::: Exercise input :::
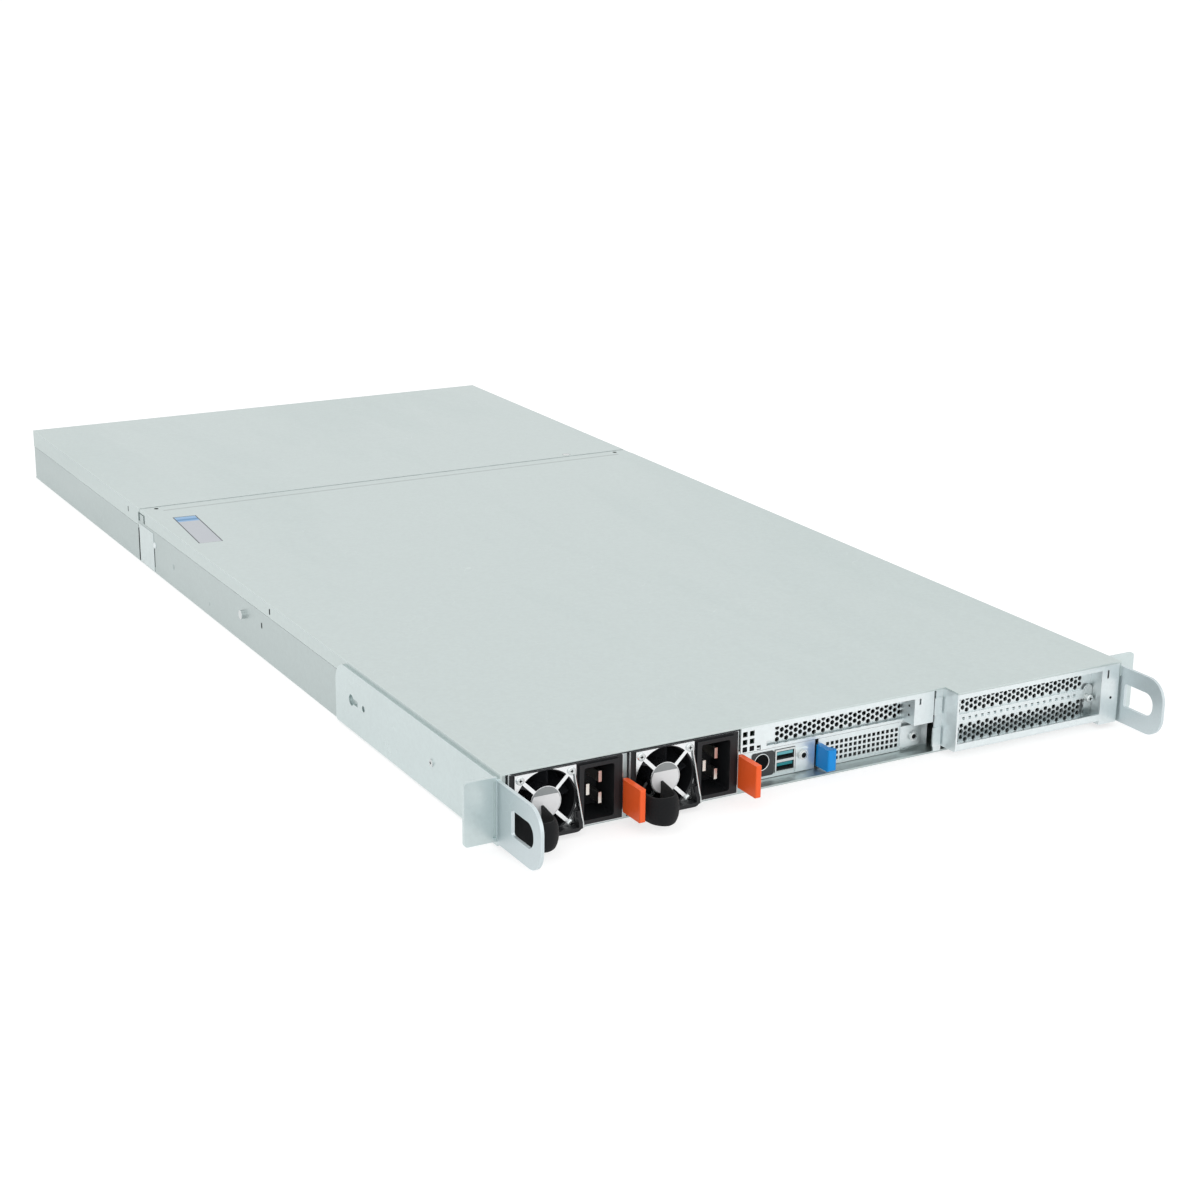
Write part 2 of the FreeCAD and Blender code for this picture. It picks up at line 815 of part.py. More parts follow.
def slot_cage():
    """Open box of folded sheet, ahead of the floor, that frames the two stacked card slots."""
    front = -cage_reach
    left_wall = block(cage_left, cage_left + sheet, front, floor_setback, cage_bottom, wall_top)
    left_wall = left_wall.makeFillet(cage_bend, [edge for edge in left_wall.Edges
                                                 if edge.BoundBox.YMax < front + 0.01
                                                 and edge.BoundBox.ZMax < cage_bottom + 0.01])
    left_foot = block(cage_left, cage_left + sheet, floor_setback, cage_back_y, floor_top, wall_top)
    top_hem = block(cage_left, wall_inner, front, front + sheet, cage_hem_bottom, wall_top)
    shelf = block(cage_left, cage_bracket_left, front + cage_bend, slot_panel_y, cage_bottom,
                  cage_bottom + sheet)
    lip = block(cage_left, cage_bracket_left, front, front + 2 * cage_bend, cage_bottom,
                cage_bottom + cage_lip_height)
    foot = [edge for edge in lip.Edges if edge.BoundBox.YMax < front + 0.01
            and edge.BoundBox.ZMax < cage_bottom + 0.01]
    behind = block(cage_left + sheet, cage_bracket_left, front + sheet, 0, cage_bottom + sheet, wall_top)
    lip = lip.makeFillet(cage_bend, foot).cut(behind)
    slot_x = cage_bracket_left + cage_slot_inset
    slot_top = cage_hem_bottom - 0.2
    slot = rect(slot_x, slot_x + bracket_slot_width, slot_top - cage_slot_length, slot_top)
    bracket = plate(rect(cage_bracket_left, half_width - sheet - 0.3, bracket_foot, wall_top), [slot],
                    front, sheet)
    bracket_wall = block(cage_bracket_left, cage_bracket_left + sheet, front, floor_setback,
                         bracket_foot, wall_top)
    bracket_back = block(cage_bracket_left, cage_bracket_left + sheet, floor_setback, cage_back_y,
                         floor_top, wall_top)
    stem = block(post_left + 1.6, cage_left, frame_y + sheet, frame_y + 2 * sheet, floor_top, wall_top)
    tabs = [block(post_left, cage_left - 1.0, frame_y, frame_y + sheet, low, high)
            for low, high in stem_tabs]
    rail_middle = (slot_rail_low + slot_rail_high) / 2
    rail_holes = int((cage_bracket_left - cage_left - 2 * rail_first_hole) / rail_hole_pitch) + 1
    squares = [square(cage_left + rail_first_hole + rail_hole_pitch * k, rail_middle, rail_hole)
               for k in range(rail_holes)]
    rail = plate(rect(cage_left + sheet, cage_bracket_left, slot_rail_low, slot_rail_high), squares,
                 slot_panel_y - slot_rail_depth, slot_rail_depth)
    return joined([left_wall, left_foot, top_hem, shelf, lip, bracket, bracket_wall, bracket_back,
                   stem, rail] + tabs)


def slot_cover(z0, z1, first_row, last_edge):
    """Blanking cover of one card slot: a perforated plate."""
    holes = hex_band(cage_left + cover_first_hole, cage_bracket_left - cover_last_hole, first_row, last_edge)
    return plate(rect(cage_left + sheet, cage_bracket_left, z0, z1), holes, slot_panel_y, sheet)


def slot_retainer():
    """Clamp plate with a round head that holds the covers' right ends, and its screw."""
    x1 = cage_bracket_left - 0.2
    x0 = x1 - retainer_width
    back = slot_panel_y - slot_rail_depth
    front = back - retainer_thick
    middle = (x0 + x1) / 2
    tongue = block(x0, x1, front, back, retainer_low, slot_rail_high)
    dome = rod(middle, slot_rail_high, retainer_width / 2, front, back)
    head = rod(middle, slot_rail_low + 0.5, retainer_head, front - 1.6, front)
    return joined([tongue, dome, head])


def psu_case(x):
    """Sheet case of one supply, closed and filled behind the moulded nose."""
    body = block(x, x + psu_width, sheet, psu_depth, psu_bottom, psu_bottom + psu_height)
    nose = block(x + psu_wall, x + psu_width - psu_wall, 0, psu_nose,
                 psu_bottom + psu_wall, psu_bottom + psu_height - psu_wall)
    return body.cut(nose)


def along_y(edges, length):
    return [edge for edge in edges if abs(edge.BoundBox.YLength - length) < 0.01
            and edge.BoundBox.DiagonalLength < length + 0.01]


def corner_lip(x):
    """Open dish of the moulding under the fan's right corner, cut away to a slope."""
    floor = psu_bottom + psu_wall
    right = x + inlet_x - inlet_width / 2 - 0.6
    left = x + strap_x + strap_radius + corner_inset
    solid = block(left, right, psu_face - corner_reach, psu_face, floor, floor + corner_height)
    outer_corner = [edge for edge in along_y(solid.Edges, corner_reach)
                    if edge.BoundBox.XMin > right - 0.01 and edge.BoundBox.ZMax < floor + 0.01]
    solid = solid.makeFillet(corner_round, outer_corner)
    hollow = block(left - 1, right - corner_wall, -corner_reach - 1, psu_face, floor + corner_wall,
                   floor + corner_height + 1)
    profile = ((-corner_reach - 1, floor + corner_low), (psu_face, floor + corner_height),
               (psu_face, floor + corner_height + 1), (-corner_reach - 1, floor + corner_height + 1))
    slope = Part.Face(wire([FreeCAD.Vector(left - 1, y, z) for y, z in profile]))
    slope = slope.extrude(FreeCAD.Vector(right - left + 2, 0, 0))
    guard_room = block(left - 1, x + fan_x + guard_half + 0.3, psu_face - guard_thick - 0.3, psu_face, 0,
                       wall_top)
    return solid.cut([hollow, slope, guard_room])


def psu_front(x):
    """Moulding in the nose: fan duct, framed inlet socket, and the dish under the fan's corner."""
    floor = psu_bottom + psu_wall
    inlet = x + inlet_x
    body = block(x + psu_wall, x + psu_width - psu_wall, psu_face, psu_nose, floor,
                 psu_bottom + psu_height - psu_wall)
    bore = rod(x + fan_x, psu_middle, fan_bore, 0, psu_nose - duct_back)
    rim = block(inlet - inlet_width / 2, inlet + inlet_width / 2, psu_face - inlet_rim, psu_face,
                psu_middle - inlet_height / 2, psu_middle + inlet_height / 2)
    socket = block(inlet - socket_width / 2, inlet + socket_width / 2, -2, socket_depth,
                   psu_middle - socket_height / 2, psu_middle + socket_height / 2)
    socket = socket.makeFillet(socket_corner, along_y(socket.Edges, socket_depth + 2))
    return joined([body, rim, corner_lip(x)]).cut([bore, socket])


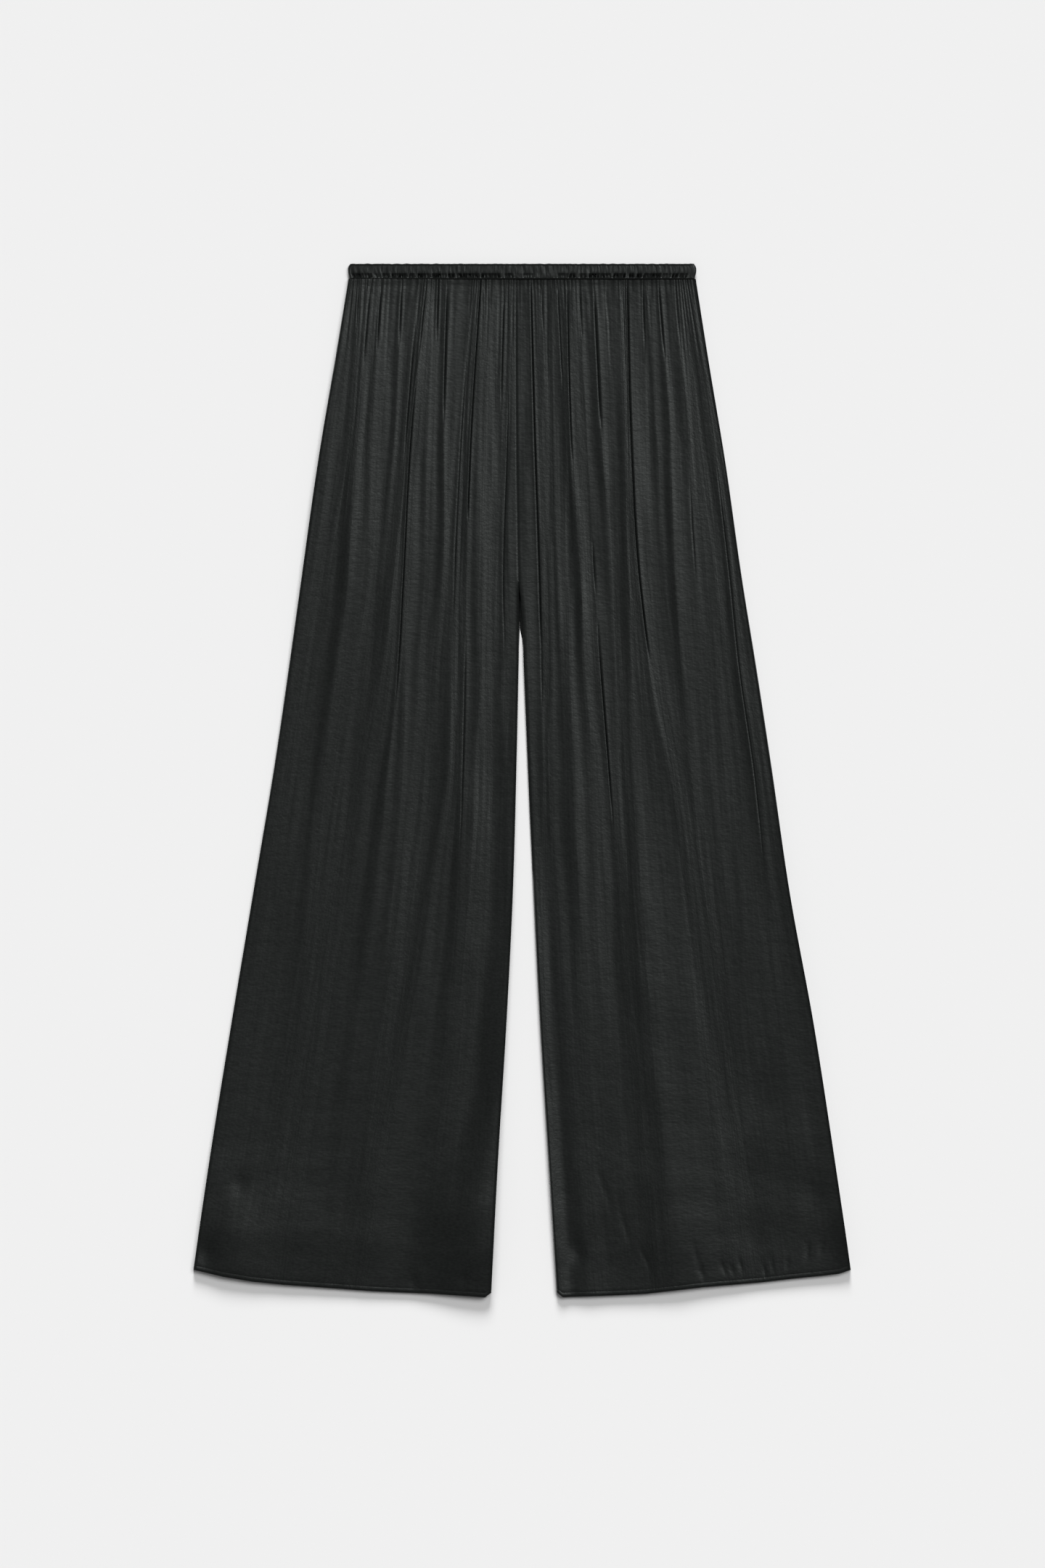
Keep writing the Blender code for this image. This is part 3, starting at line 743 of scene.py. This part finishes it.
:::
Exercise instructions:
Repeat all entries. Match them exactly.

Written solution:
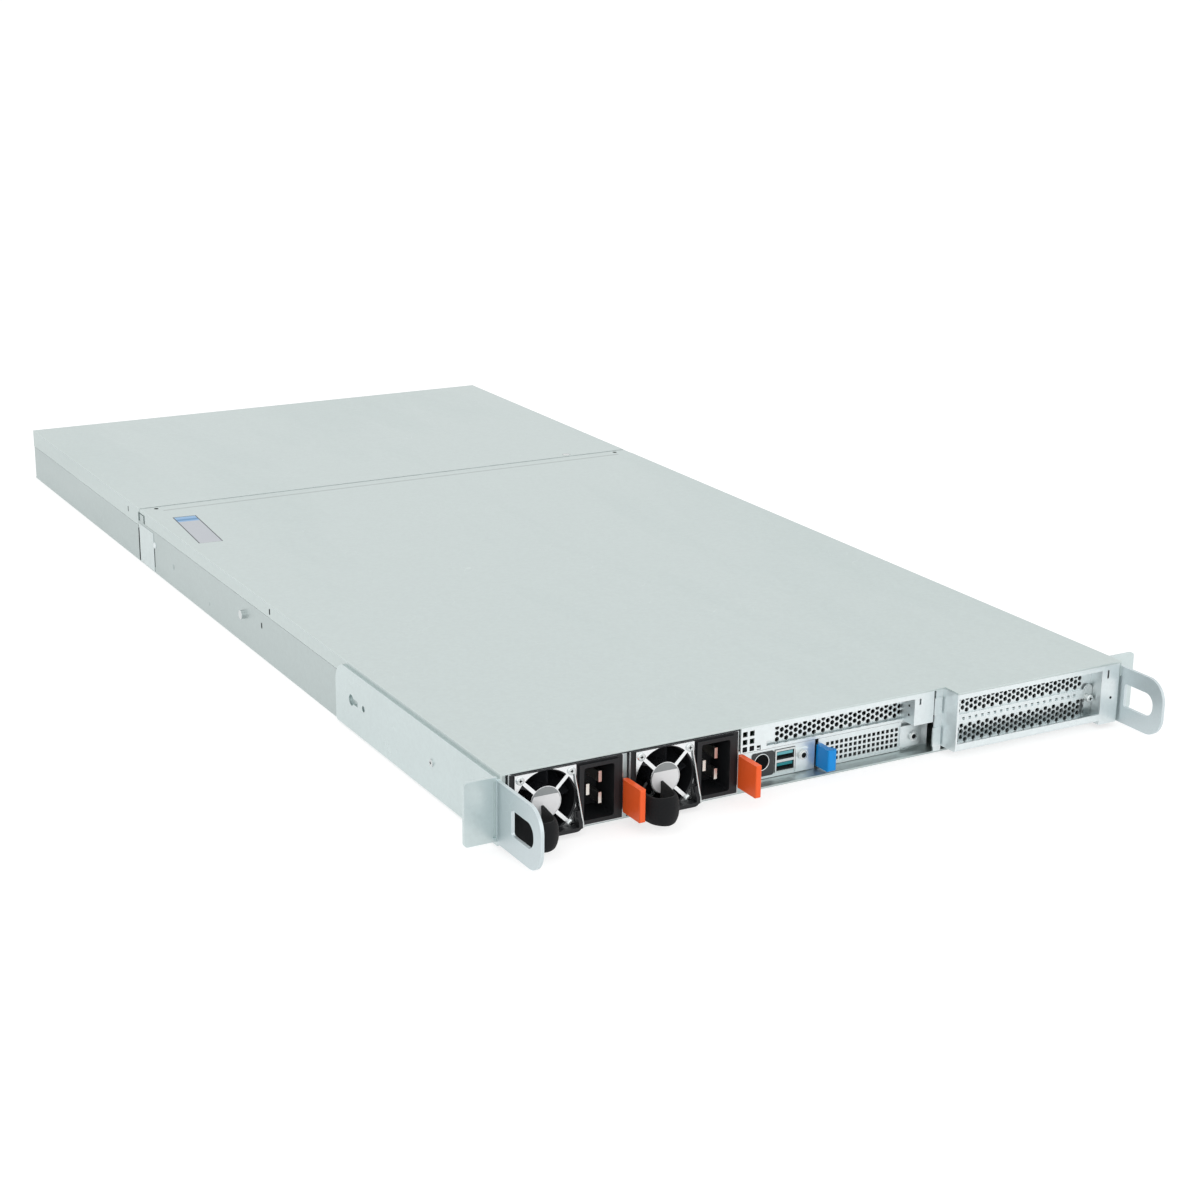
Write part 2 of the FreeCAD and Blender code for this picture. It picks up at line 815 of part.py. More parts follow.
def slot_cage():
    """Open box of folded sheet, ahead of the floor, that frames the two stacked card slots."""
    front = -cage_reach
    left_wall = block(cage_left, cage_left + sheet, front, floor_setback, cage_bottom, wall_top)
    left_wall = left_wall.makeFillet(cage_bend, [edge for edge in left_wall.Edges
                                                 if edge.BoundBox.YMax < front + 0.01
                                                 and edge.BoundBox.ZMax < cage_bottom + 0.01])
    left_foot = block(cage_left, cage_left + sheet, floor_setback, cage_back_y, floor_top, wall_top)
    top_hem = block(cage_left, wall_inner, front, front + sheet, cage_hem_bottom, wall_top)
    shelf = block(cage_left, cage_bracket_left, front + cage_bend, slot_panel_y, cage_bottom,
                  cage_bottom + sheet)
    lip = block(cage_left, cage_bracket_left, front, front + 2 * cage_bend, cage_bottom,
                cage_bottom + cage_lip_height)
    foot = [edge for edge in lip.Edges if edge.BoundBox.YMax < front + 0.01
            and edge.BoundBox.ZMax < cage_bottom + 0.01]
    behind = block(cage_left + sheet, cage_bracket_left, front + sheet, 0, cage_bottom + sheet, wall_top)
    lip = lip.makeFillet(cage_bend, foot).cut(behind)
    slot_x = cage_bracket_left + cage_slot_inset
    slot_top = cage_hem_bottom - 0.2
    slot = rect(slot_x, slot_x + bracket_slot_width, slot_top - cage_slot_length, slot_top)
    bracket = plate(rect(cage_bracket_left, half_width - sheet - 0.3, bracket_foot, wall_top), [slot],
                    front, sheet)
    bracket_wall = block(cage_bracket_left, cage_bracket_left + sheet, front, floor_setback,
                         bracket_foot, wall_top)
    bracket_back = block(cage_bracket_left, cage_bracket_left + sheet, floor_setback, cage_back_y,
                         floor_top, wall_top)
    stem = block(post_left + 1.6, cage_left, frame_y + sheet, frame_y + 2 * sheet, floor_top, wall_top)
    tabs = [block(post_left, cage_left - 1.0, frame_y, frame_y + sheet, low, high)
            for low, high in stem_tabs]
    rail_middle = (slot_rail_low + slot_rail_high) / 2
    rail_holes = int((cage_bracket_left - cage_left - 2 * rail_first_hole) / rail_hole_pitch) + 1
    squares = [square(cage_left + rail_first_hole + rail_hole_pitch * k, rail_middle, rail_hole)
               for k in range(rail_holes)]
    rail = plate(rect(cage_left + sheet, cage_bracket_left, slot_rail_low, slot_rail_high), squares,
                 slot_panel_y - slot_rail_depth, slot_rail_depth)
    return joined([left_wall, left_foot, top_hem, shelf, lip, bracket, bracket_wall, bracket_back,
                   stem, rail] + tabs)


def slot_cover(z0, z1, first_row, last_edge):
    """Blanking cover of one card slot: a perforated plate."""
    holes = hex_band(cage_left + cover_first_hole, cage_bracket_left - cover_last_hole, first_row, last_edge)
    return plate(rect(cage_left + sheet, cage_bracket_left, z0, z1), holes, slot_panel_y, sheet)


def slot_retainer():
    """Clamp plate with a round head that holds the covers' right ends, and its screw."""
    x1 = cage_bracket_left - 0.2
    x0 = x1 - retainer_width
    back = slot_panel_y - slot_rail_depth
    front = back - retainer_thick
    middle = (x0 + x1) / 2
    tongue = block(x0, x1, front, back, retainer_low, slot_rail_high)
    dome = rod(middle, slot_rail_high, retainer_width / 2, front, back)
    head = rod(middle, slot_rail_low + 0.5, retainer_head, front - 1.6, front)
    return joined([tongue, dome, head])


def psu_case(x):
    """Sheet case of one supply, closed and filled behind the moulded nose."""
    body = block(x, x + psu_width, sheet, psu_depth, psu_bottom, psu_bottom + psu_height)
    nose = block(x + psu_wall, x + psu_width - psu_wall, 0, psu_nose,
                 psu_bottom + psu_wall, psu_bottom + psu_height - psu_wall)
    return body.cut(nose)


def along_y(edges, length):
    return [edge for edge in edges if abs(edge.BoundBox.YLength - length) < 0.01
            and edge.BoundBox.DiagonalLength < length + 0.01]


def corner_lip(x):
    """Open dish of the moulding under the fan's right corner, cut away to a slope."""
    floor = psu_bottom + psu_wall
    right = x + inlet_x - inlet_width / 2 - 0.6
    left = x + strap_x + strap_radius + corner_inset
    solid = block(left, right, psu_face - corner_reach, psu_face, floor, floor + corner_height)
    outer_corner = [edge for edge in along_y(solid.Edges, corner_reach)
                    if edge.BoundBox.XMin > right - 0.01 and edge.BoundBox.ZMax < floor + 0.01]
    solid = solid.makeFillet(corner_round, outer_corner)
    hollow = block(left - 1, right - corner_wall, -corner_reach - 1, psu_face, floor + corner_wall,
                   floor + corner_height + 1)
    profile = ((-corner_reach - 1, floor + corner_low), (psu_face, floor + corner_height),
               (psu_face, floor + corner_height + 1), (-corner_reach - 1, floor + corner_height + 1))
    slope = Part.Face(wire([FreeCAD.Vector(left - 1, y, z) for y, z in profile]))
    slope = slope.extrude(FreeCAD.Vector(right - left + 2, 0, 0))
    guard_room = block(left - 1, x + fan_x + guard_half + 0.3, psu_face - guard_thick - 0.3, psu_face, 0,
                       wall_top)
    return solid.cut([hollow, slope, guard_room])


def psu_front(x):
    """Moulding in the nose: fan duct, framed inlet socket, and the dish under the fan's corner."""
    floor = psu_bottom + psu_wall
    inlet = x + inlet_x
    body = block(x + psu_wall, x + psu_width - psu_wall, psu_face, psu_nose, floor,
                 psu_bottom + psu_height - psu_wall)
    bore = rod(x + fan_x, psu_middle, fan_bore, 0, psu_nose - duct_back)
    rim = block(inlet - inlet_width / 2, inlet + inlet_width / 2, psu_face - inlet_rim, psu_face,
                psu_middle - inlet_height / 2, psu_middle + inlet_height / 2)
    socket = block(inlet - socket_width / 2, inlet + socket_width / 2, -2, socket_depth,
                   psu_middle - socket_height / 2, psu_middle + socket_height / 2)
    socket = socket.makeFillet(socket_corner, along_y(socket.Edges, socket_depth + 2))
    return joined([body, rim, corner_lip(x)]).cut([bore, socket])


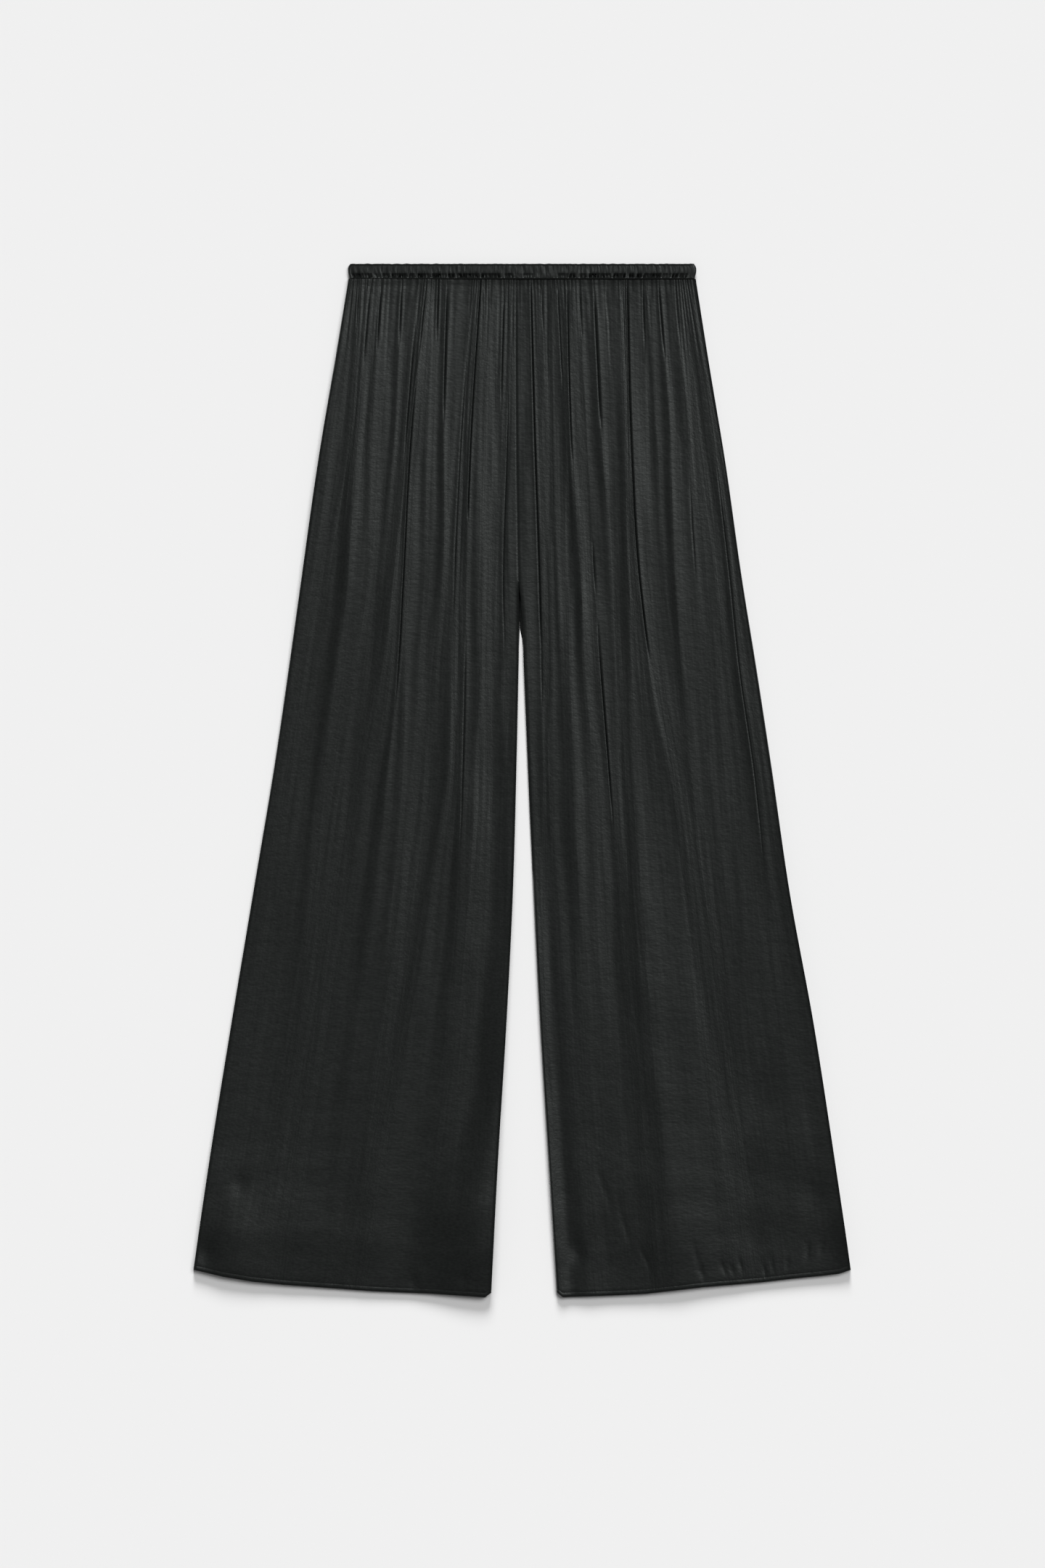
Keep writing the Blender code for this image. This is part 3, starting at line 743 of scene.py. This part finishes it.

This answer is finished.